Collected data
====================

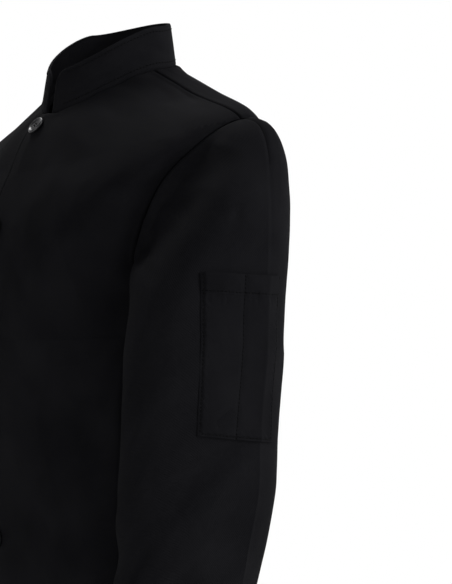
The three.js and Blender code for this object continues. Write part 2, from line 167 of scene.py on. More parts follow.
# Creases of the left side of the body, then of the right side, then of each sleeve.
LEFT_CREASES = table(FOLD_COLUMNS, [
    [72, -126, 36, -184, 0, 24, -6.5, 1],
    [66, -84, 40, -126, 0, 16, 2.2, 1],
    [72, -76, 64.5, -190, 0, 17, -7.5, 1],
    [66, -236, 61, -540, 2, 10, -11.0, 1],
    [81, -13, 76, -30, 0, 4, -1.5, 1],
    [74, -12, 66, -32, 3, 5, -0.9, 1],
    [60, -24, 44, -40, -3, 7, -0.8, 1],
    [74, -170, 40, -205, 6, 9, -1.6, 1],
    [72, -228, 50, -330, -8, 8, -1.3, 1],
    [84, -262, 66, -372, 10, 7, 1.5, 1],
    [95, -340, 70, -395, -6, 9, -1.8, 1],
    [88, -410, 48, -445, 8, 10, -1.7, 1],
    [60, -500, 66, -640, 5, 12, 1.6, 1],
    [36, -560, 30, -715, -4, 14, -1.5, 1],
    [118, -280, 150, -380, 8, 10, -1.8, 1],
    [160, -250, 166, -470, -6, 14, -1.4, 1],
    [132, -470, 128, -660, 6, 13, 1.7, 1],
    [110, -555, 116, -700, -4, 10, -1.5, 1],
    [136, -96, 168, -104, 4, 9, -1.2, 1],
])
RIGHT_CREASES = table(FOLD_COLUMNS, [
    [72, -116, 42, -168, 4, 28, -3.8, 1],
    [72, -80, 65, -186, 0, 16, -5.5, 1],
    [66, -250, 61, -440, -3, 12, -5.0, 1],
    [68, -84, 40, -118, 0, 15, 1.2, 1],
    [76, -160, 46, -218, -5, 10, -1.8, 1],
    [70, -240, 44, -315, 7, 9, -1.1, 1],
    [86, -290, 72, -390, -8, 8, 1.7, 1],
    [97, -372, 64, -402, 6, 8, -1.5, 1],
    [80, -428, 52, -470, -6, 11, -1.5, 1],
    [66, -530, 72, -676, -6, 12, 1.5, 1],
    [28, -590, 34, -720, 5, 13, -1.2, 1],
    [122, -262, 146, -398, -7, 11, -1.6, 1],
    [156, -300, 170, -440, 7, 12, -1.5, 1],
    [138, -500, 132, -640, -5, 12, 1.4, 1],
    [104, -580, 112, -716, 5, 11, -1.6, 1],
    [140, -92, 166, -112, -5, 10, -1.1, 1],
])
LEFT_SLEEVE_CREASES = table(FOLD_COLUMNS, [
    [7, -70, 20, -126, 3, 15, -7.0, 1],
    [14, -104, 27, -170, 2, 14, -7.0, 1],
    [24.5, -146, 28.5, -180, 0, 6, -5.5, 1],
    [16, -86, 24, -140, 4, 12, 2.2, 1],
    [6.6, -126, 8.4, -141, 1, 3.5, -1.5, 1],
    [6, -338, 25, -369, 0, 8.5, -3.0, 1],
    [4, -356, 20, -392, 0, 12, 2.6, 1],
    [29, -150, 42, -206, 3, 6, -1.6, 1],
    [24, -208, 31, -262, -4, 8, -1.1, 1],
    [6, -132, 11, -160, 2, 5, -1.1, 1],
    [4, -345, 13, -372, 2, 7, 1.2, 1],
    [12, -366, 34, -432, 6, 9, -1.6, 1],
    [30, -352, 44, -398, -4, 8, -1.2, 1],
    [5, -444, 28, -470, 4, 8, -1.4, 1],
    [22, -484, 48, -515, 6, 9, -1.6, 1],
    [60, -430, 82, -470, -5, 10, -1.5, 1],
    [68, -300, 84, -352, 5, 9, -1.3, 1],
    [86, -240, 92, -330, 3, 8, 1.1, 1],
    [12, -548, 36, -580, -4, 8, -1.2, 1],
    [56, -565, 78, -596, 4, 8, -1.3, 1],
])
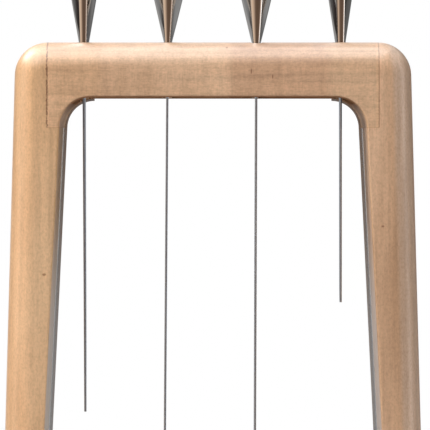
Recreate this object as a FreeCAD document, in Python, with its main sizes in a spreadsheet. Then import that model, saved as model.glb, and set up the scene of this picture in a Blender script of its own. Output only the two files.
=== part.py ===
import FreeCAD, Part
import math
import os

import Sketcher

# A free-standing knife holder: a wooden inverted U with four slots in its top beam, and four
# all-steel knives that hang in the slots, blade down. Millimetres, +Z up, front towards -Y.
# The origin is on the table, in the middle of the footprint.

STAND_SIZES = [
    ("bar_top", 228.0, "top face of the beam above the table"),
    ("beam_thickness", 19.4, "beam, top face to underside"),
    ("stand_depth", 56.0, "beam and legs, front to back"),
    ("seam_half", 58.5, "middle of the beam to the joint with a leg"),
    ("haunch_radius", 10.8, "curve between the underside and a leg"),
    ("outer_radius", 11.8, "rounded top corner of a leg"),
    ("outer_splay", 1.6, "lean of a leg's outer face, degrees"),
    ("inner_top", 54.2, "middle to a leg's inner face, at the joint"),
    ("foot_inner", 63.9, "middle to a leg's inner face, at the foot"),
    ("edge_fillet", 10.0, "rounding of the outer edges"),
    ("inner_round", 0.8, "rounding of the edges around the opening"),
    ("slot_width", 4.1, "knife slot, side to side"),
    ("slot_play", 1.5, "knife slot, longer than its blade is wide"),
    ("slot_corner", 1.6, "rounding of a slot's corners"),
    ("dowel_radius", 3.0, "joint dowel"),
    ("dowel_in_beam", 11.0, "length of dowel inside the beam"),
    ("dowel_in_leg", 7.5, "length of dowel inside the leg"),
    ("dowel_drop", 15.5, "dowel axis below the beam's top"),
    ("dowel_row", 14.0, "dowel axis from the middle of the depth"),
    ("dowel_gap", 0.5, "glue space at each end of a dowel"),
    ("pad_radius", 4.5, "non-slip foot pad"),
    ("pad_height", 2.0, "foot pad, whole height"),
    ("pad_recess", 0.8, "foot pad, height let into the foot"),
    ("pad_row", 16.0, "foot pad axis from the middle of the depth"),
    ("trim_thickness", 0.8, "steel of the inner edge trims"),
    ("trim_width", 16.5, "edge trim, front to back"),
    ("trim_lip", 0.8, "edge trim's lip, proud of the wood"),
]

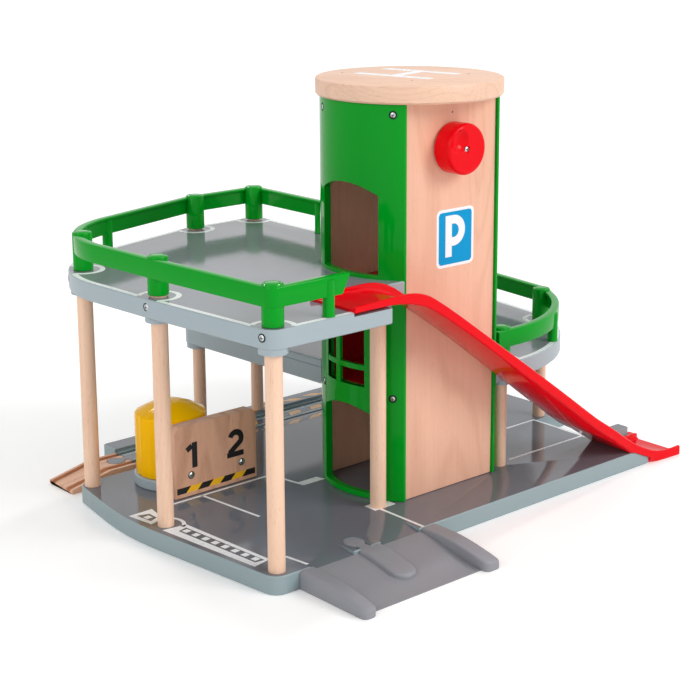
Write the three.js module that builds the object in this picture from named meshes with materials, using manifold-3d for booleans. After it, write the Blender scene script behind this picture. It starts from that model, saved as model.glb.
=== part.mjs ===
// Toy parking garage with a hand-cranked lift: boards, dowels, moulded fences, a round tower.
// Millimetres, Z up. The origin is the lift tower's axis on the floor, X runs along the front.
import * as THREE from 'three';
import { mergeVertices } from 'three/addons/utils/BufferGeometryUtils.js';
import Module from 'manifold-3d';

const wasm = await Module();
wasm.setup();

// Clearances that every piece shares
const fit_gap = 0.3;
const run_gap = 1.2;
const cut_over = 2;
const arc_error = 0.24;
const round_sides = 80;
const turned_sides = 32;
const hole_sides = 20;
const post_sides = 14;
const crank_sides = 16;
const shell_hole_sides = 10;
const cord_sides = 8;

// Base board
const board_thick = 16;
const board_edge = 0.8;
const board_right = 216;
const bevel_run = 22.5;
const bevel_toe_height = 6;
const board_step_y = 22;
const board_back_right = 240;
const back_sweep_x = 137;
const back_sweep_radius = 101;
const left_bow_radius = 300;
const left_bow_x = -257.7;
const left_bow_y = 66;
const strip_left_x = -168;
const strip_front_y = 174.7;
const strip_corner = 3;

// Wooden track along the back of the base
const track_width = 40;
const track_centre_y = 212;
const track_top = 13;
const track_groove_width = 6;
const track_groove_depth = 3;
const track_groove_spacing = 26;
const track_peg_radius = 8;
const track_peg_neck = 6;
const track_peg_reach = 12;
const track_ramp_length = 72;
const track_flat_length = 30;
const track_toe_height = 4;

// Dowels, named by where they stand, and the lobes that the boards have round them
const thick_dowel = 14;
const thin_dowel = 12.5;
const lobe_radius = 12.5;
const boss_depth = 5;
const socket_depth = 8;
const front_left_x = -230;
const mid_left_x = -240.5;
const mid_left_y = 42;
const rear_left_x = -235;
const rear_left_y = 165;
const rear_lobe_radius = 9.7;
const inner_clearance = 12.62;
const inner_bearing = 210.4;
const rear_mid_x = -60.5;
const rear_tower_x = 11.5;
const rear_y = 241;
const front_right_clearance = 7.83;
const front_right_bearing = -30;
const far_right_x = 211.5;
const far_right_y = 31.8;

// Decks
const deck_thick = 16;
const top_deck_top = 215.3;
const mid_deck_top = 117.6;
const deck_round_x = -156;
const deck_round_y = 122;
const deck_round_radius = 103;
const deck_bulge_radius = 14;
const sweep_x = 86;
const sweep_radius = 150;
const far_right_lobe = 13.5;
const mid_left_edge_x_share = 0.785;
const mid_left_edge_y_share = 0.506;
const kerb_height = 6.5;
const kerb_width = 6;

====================

> Objective:
Starting at the line that contains "Recreate this object", set down every line up to and including the line that contains "# The origin", exactly as given, and no other line.

> Solution below:
Recreate this object as a FreeCAD document, in Python, with its main sizes in a spreadsheet. Then import that model, saved as model.glb, and set up the scene of this picture in a Blender script of its own. Output only the two files.
=== part.py ===
import FreeCAD, Part
import math
import os

import Sketcher

# A free-standing knife holder: a wooden inverted U with four slots in its top beam, and four
# all-steel knives that hang in the slots, blade down. Millimetres, +Z up, front towards -Y.
# The origin is on the table, in the middle of the footprint.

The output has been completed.